▸ **Task details**:
Both end lines count: copy exactly from the line that contains "profile = thing.data" to the line that contains "points = [vertex.co", and only those lines.

[Entries with model source code]
::::
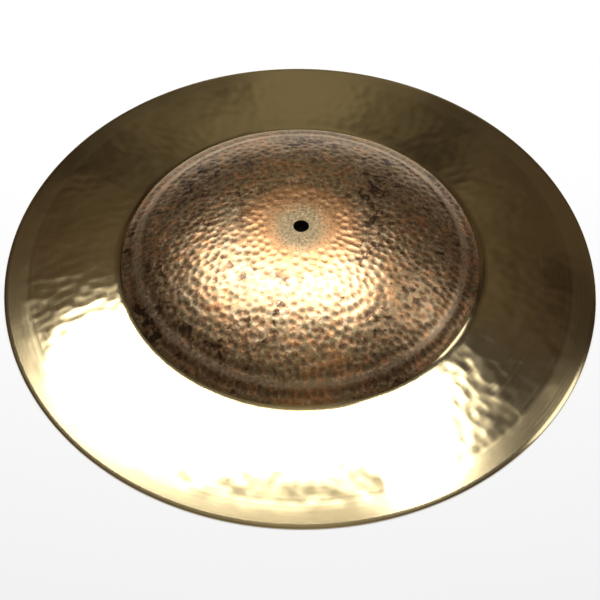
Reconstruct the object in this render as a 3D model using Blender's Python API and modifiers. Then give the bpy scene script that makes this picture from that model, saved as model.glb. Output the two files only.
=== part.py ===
"""Ride cymbal: one turned, hammered and lathed disc of bell bronze.

It lies bell up, as it does on a table or a stand. The origin is the centre of
the circle that the rim stands on, +Z runs up through the hole, and lengths are
in metres.

The wall is drawn as a centre line with a thickness. From the hole outwards the
centre line is a flat seat, the bell's dome, a hollow cove at the bell's border,
and the bow, down to the rounded edge. Each stretch meets the next without a kink.
"""

import math
from typing import NamedTuple

import bpy

# Diameters
CYMBAL_DIAMETER = 0.508
BELL_DIAMETER = 0.309
SEAT_DIAMETER = 0.034
HOLE_DIAMETER = 0.0127

# Heights, measured along the centre line of the wall
BOW_RISE = 0.0145
BELL_RISE = 0.0410

# Wall thicknesses, which taper evenly from one to the next
SEAT_THICKNESS = 0.0017
BORDER_THICKNESS = 0.0013
EDGE_THICKNESS = 0.0010

# Radius of the cove between bell and bow, and the chamfer on the hole's edges
COVE_RADIUS = 0.012
HOLE_CHAMFER = 0.0003

# Fineness of the curves
DOME_SPANS = 9
COVE_SPANS = 3
BOW_SPANS = 6
TURN_STEPS = 96
EDGE_ANGLES = (45, 90, 135, 180)
SEAM_MERGE = 0.00001
SHARP_ANGLE = math.radians(40)

# Finish
BRONZE_COLOUR = (0.55, 0.40, 0.20, 1.0)
BRONZE_ROUGHNESS = 0.28


class Station(NamedTuple):
    """A point of the wall's centre line, and how steeply the wall falls outwards there, in radians."""

    radius: float
    height: float
    slope: float


class Circle(NamedTuple):
    """A circle in the plane of the profile."""

    radius_from_axis: float
    height: float
    size: float


def clear_scene():
    """Remove every object, so that only the cymbal is left."""
    for thing in list(bpy.data.objects):
        bpy.data.objects.remove(thing, do_unlink=True)


def outer_crossing(first, second):
    """Return the point further from the axis where two circles cross."""
    across = second.radius_from_axis - first.radius_from_axis
    along = second.height - first.height
    distance = math.hypot(across, along)
    reach = (distance**2 + first.size**2 - second.size**2) / (2 * distance)
    offset = math.sqrt(first.size**2 - reach**2)
    across, along = across / distance, along / distance
    middle = (first.radius_from_axis + reach * across, first.height + reach * along)
    points = [
        (middle[0] - side * offset * along, middle[1] + side * offset * across)
        for side in (-1, 1)
    ]
    return max(points)


def crown_circle(seat_radius, seat_height, border_radius, border_height):
    """Return the circle that leaves the flat seat level and comes down at the bell's border."""
    run = border_radius - seat_radius
    drop = seat_height - border_height
    size = (run**2 + drop**2) / (2 * drop)
    return Circle(seat_radius, seat_height - size, size)


def bow_circle(border_radius, border_height, edge_radius, edge_height):
    """Return the circle about the axis that joins the bell's border to the edge."""
    drop = border_height - edge_height
    run = edge_radius**2 - border_radius**2
    height = (border_height + edge_height) / 2 - run / (2 * drop)
    return Circle(0.0, height, math.hypot(border_radius, border_height - height))


def arc(circle, start, end, spans, hollow=False):
    """List the stations along a circle from one slope to the other, both ends included.

    A hollow arc lies under its circle's centre, and any other lies over it.
    """
    side = -1 if hollow else 1
    slopes = [start + (end - start) * step / spans for step in range(spans + 1)]
    return [
        Station(
            circle.radius_from_axis + side * circle.size * math.sin(slope),
            circle.height + side * circle.size * math.cos(slope),
            slope,
        )
        for slope in slopes
    ]


def slope_towards(circle, point):
    """Return the slope of a circle where the line from its centre to the point crosses it."""
    return math.atan2(point[0] - circle.radius_from_axis, point[1] - circle.height)


def centre_line():
    """List the stations of the wall's centre line, from the seat's outer edge to the rim."""
    edge_radius = (CYMBAL_DIAMETER - EDGE_THICKNESS) / 2
    edge_height = EDGE_THICKNESS / 2
    border_radius = BELL_DIAMETER / 2
    border_height = edge_height + BOW_RISE
    seat_height = border_height + BELL_RISE

    dome = crown_circle(SEAT_DIAMETER / 2, seat_height, border_radius, border_height)
    bow = bow_circle(border_radius, border_height, edge_radius, edge_height)
    centre = outer_crossing(
        dome._replace(size=dome.size + COVE_RADIUS),
        bow._replace(size=bow.size + COVE_RADIUS),
    )
    cove = Circle(*centre, COVE_RADIUS)
    foot_slope = slope_towards(dome, centre)
    border_slope = slope_towards(bow, centre)
    edge_slope = slope_towards(bow, (edge_radius, edge_height))

    return (
        arc(dome, 0.0, foot_slope, DOME_SPANS)
        + arc(cove, foot_slope, border_slope, COVE_SPANS, hollow=True)[1:]
        + arc(bow, border_slope, edge_slope, BOW_SPANS)[1:]
    )


def between(value, low, high, at_low, at_high):
    """Return the value that lies as far between two others as the first does in its range."""
    share = (value - low) / (high - low)
    return at_low + (at_high - at_low) * share


def thickness_at(radius):
    """Return the wall's thickness at a distance from the axis."""
    seat_radius = SEAT_DIAMETER / 2
    border_radius = BELL_DIAMETER / 2
    edge_radius = (CYMBAL_DIAMETER - EDGE_THICKNESS) / 2
    if radius < border_radius:
        return between(radius, seat_radius, border_radius, SEAT_THICKNESS, BORDER_THICKNESS)
    return between(radius, border_radius, edge_radius, BORDER_THICKNESS, EDGE_THICKNESS)


def offset_point(station, side):
    """Return the point of the upper (side 1) or lower (side -1) face at a station."""
    shift = side * thickness_at(station.radius) / 2
    return (
        station.radius + shift * math.sin(station.slope),
        station.height + shift * math.cos(station.slope),
    )


def rounded_edge(tip):
    """List the points round the edge, from its outer shoulder to the line that it stands on."""
    size = EDGE_THICKNESS / 2
    return [
        (tip.radius + size * math.sin(angle), tip.height + size * math.cos(angle))
        for angle in map(math.radians, EDGE_ANGLES)
    ]


def wall_outline():
    """List the wall's outline: out along the upper face, round the edge and back along the lower face."""
    stations = centre_line()
    upper = [offset_point(station, 1) for station in stations]
    lower = [offset_point(station, -1) for station in reversed(stations)]
    hole_radius = HOLE_DIAMETER / 2
    top = upper[0][1]
    bottom = lower[-1][1]
    hole_upper = [(hole_radius, top - HOLE_CHAMFER), (hole_radius + HOLE_CHAMFER, top)]
    hole_lower = [(hole_radius + HOLE_CHAMFER, bottom), (hole_radius, bottom + HOLE_CHAMFER)]
    return hole_upper + upper + rounded_edge(stations[-1]) + lower + hole_lower


def bronze():
    """Return the cymbal's metal."""
    material = bpy.data.materials.new("bell_bronze")
    material.use_nodes = True
    shader = material.node_tree.nodes["Principled BSDF"]
    shader.inputs["Base Color"].default_value = BRONZE_COLOUR
    shader.inputs["Metallic"].default_value = 1.0
    shader.inputs["Roughness"].default_value = BRONZE_ROUGHNESS
    return material


def turned(name, outline, collection):
    """Return an object turned from a closed outline about the Z axis."""
    mesh = bpy.data.meshes.new(name)
    count = len(outline)
    edges = [(index, (index + 1) % count) for index in range(count)]
    mesh.from_pydata([(radius, 0.0, height) for radius, height in outline], edges, [])
    thing = bpy.data.objects.new(name, mesh)
    collection.objects.link(thing)
    screw = thing.modifiers.new("turning", "SCREW")
    screw.axis = "Z"
    screw.angle = math.tau
    screw.steps = TURN_STEPS
    screw.render_steps = TURN_STEPS
    screw.use_merge_vertices = True
    screw.merge_threshold = SEAM_MERGE
    return thing


def applied(thing):
    """Replace an object's mesh by its modified one, shaded smooth except at sharp edges."""
    graph = bpy.context.evaluated_depsgraph_get()
    profile = thing.data
    thing.data = bpy.data.meshes.new_from_object(thing.evaluated_get(graph))
    thing.modifiers.clear()
    bpy.data.meshes.remove(profile)
    thing.data.name = thing.name
    thing.data.shade_smooth()
    thing.data.set_sharp_from_angle(angle=SHARP_ANGLE)
    return thing


def build():
    """Build the cymbal."""
    clear_scene()
    collection = bpy.data.collections.new("ride_cymbal")
    bpy.context.scene.collection.children.link(collection)
    cymbal = applied(turned("cymbal", wall_outline(), collection))
    cymbal.data.materials.append(bronze())


build()
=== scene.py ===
"""Visual model of a ride cymbal with a very wide hammered bell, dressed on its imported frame.

The cymbal is one closed piece. Its wall is turned from a profile, a Geometry Nodes tree
lays the hammer blows on it and dents it, and one material mixes the raw, patinated bell
with the lathed and buffed bow. Lengths are in metres.
"""

import logging
import math
from dataclasses import dataclass
from enum import Enum
from typing import Any, NamedTuple

import bpy
from mathutils import Matrix, Vector


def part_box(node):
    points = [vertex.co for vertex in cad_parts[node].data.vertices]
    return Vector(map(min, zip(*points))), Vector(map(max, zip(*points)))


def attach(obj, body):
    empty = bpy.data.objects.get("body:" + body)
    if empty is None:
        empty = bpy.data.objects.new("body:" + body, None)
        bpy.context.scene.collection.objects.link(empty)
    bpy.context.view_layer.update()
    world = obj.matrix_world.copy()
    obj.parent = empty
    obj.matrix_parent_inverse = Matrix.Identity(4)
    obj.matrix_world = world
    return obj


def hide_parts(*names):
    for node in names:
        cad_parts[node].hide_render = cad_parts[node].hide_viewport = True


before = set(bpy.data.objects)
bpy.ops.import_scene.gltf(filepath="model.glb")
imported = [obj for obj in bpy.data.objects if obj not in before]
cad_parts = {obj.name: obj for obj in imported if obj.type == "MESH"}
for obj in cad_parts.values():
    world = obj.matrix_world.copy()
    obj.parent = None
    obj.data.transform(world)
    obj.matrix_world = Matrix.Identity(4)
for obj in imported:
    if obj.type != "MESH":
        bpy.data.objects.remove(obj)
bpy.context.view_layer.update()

NODE = "cymbal"
WHITE = (1.0, 1.0, 1.0, 1.0)
NOISE_MIDDLE = 0.5
Colour = tuple[float, float, float]
log = logging.getLogger("ride_cymbal")


class Side(Enum):
    """A face of the wall."""

    UPPER = 1
    LOWER = -1


class Station(NamedTuple):
    """A point of the wall's centre line, and how steeply the wall falls outwards there."""

    radius: float
    height: float
    slope: float


class Circle(NamedTuple):
    """A circle in the plane of the profile."""

    radius_from_axis: float
    height: float
    size: float


class Ring(NamedTuple):
    """A ring of the turned mesh and how many points lie on it."""

    radius: float
    height: float
    steps: int


class Band(NamedTuple):
    """A ring-shaped zone, from one radius to another, and how far it fades out beyond them."""

    start: float
    end: float
    blur: float


class Lumps(NamedTuple):
    """A noise: lumps to the metre, how many finer layers it has and how strong these are."""

    scale: float
    detail: float
    rough: float = 0.55


class Value:
    """A socket of a node tree, on which Python's arithmetic adds Math nodes."""

    def __init__(self, graph: "Graph", socket: bpy.types.NodeSocket | None) -> None:
        """Keep the socket and the graph that it belongs to."""
        self.graph = graph
        self.socket = socket

    def math(self, operation: str, *others: "Value | float") -> "Value":
        """Return the result of a Math node on this value and the others."""
        inputs = dict(enumerate((self, *others)))
        return self.graph.node("ShaderNodeMath", {"operation": operation}, inputs)

    def __add__(self, other: "Value | float") -> "Value":
        """Return the sum."""
        return self.math("ADD", other)

    __radd__ = __add__

    def __mul__(self, other: "Value | float") -> "Value":
        """Return the product."""
        return self.math("MULTIPLY", other)

    __rmul__ = __mul__

    def __sub__(self, other: "Value | float") -> "Value":
        """Return this value less the other."""
        return self.math("SUBTRACT", other)

    def __rsub__(self, other: "Value | float") -> "Value":
        """Return the other value less this one."""
        return (self * -1.0).math("ADD", other)

    def __truediv__(self, other: "Value | float") -> "Value":
        """Return the quotient."""
        return self.math("DIVIDE", other)

    def clamped(self) -> "Value":
        """Return this value kept between 0 and 1."""
        return self.math("MAXIMUM", 0.0).math("MINIMUM", 1.0)


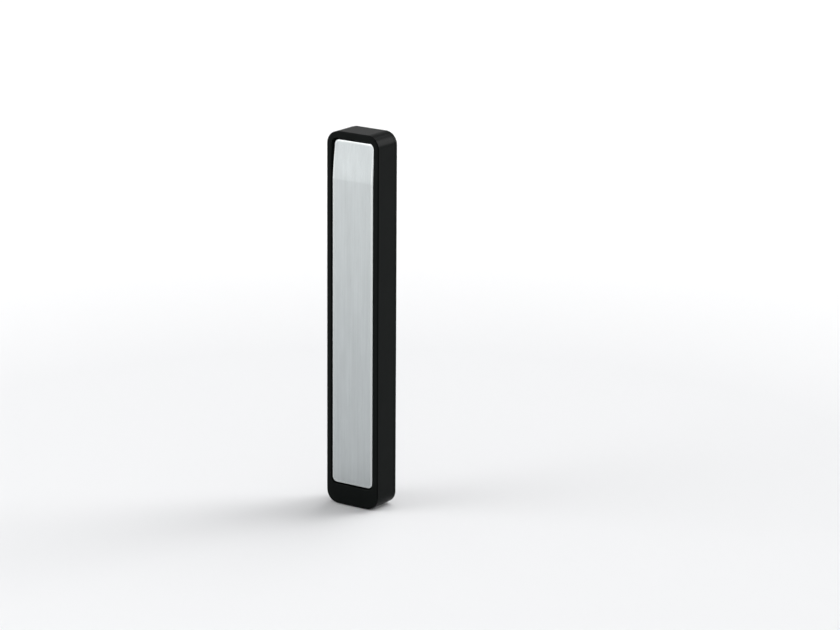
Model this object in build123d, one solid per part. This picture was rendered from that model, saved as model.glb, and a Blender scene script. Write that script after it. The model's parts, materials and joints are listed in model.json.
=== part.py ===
from build123d import *
import os
from math import acos, ceil, cos, degrees, hypot, pi, radians, sin, sqrt, tan

# Handle of a sliding window, made to be bolted to the face of the sash.
# All sizes are millimetres. Z is up and X is to the right of someone who faces
# the handle. The origin is the middle of the rear face, and the handle stands
# out from it towards -Y. A depth is the distance from that rear face.

# Housing
height = 230.0
width = 37.0
depth = 20.5
corner_radius = 8.0
side_wall = 3.0
top_wall = 4.0
chin_height = 12.3
chin_wall = 3.0
chin_partition = 2.0
opening_radius = 4.2
front_round = 0.5
line_setback = 0.5
line_width = 0.9
line_depth = 0.7
rim_round = 0.3
seam_chamfer = 0.3

# Base plate and gasket
gasket_thickness = 0.6
gasket_inset = 1.2
base_thickness = 2.2
base_inset = 0.15

# Face of the lever
face_recess = 0.4
face_thickness = 2.5
face_gap = 0.5
face_top_gap = 0.9
face_top_radius = 3.0
face_bottom_radius = 3.6
face_round = 1.0
bend_length = 24.1
bend_break = 2.5
bend_radius = 240.0

# Pivot
pivot_drop = 15.9
hub_radius = 3.4
pin_radius = 2.0
bush_wall = 0.97
bush_length = 2.0
opening_angle = 40.0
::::
▸ **Result**:
    profile = thing.data
    thing.data = bpy.data.meshes.new_from_object(thing.evaluated_get(graph))
    thing.modifiers.clear()
    bpy.data.meshes.remove(profile)
    thing.data.name = thing.name
    thing.data.shade_smooth()
    thing.data.set_sharp_from_angle(angle=SHARP_ANGLE)
    return thing


def build():
    """Build the cymbal."""
    clear_scene()
    collection = bpy.data.collections.new("ride_cymbal")
    bpy.context.scene.collection.children.link(collection)
    cymbal = applied(turned("cymbal", wall_outline(), collection))
    cymbal.data.materials.append(bronze())


build()
=== scene.py ===
"""Visual model of a ride cymbal with a very wide hammered bell, dressed on its imported frame.

The cymbal is one closed piece. Its wall is turned from a profile, a Geometry Nodes tree
lays the hammer blows on it and dents it, and one material mixes the raw, patinated bell
with the lathed and buffed bow. Lengths are in metres.
"""

import logging
import math
from dataclasses import dataclass
from enum import Enum
from typing import Any, NamedTuple

import bpy
from mathutils import Matrix, Vector


def part_box(node):
    points = [vertex.co for vertex in cad_parts[node].data.vertices]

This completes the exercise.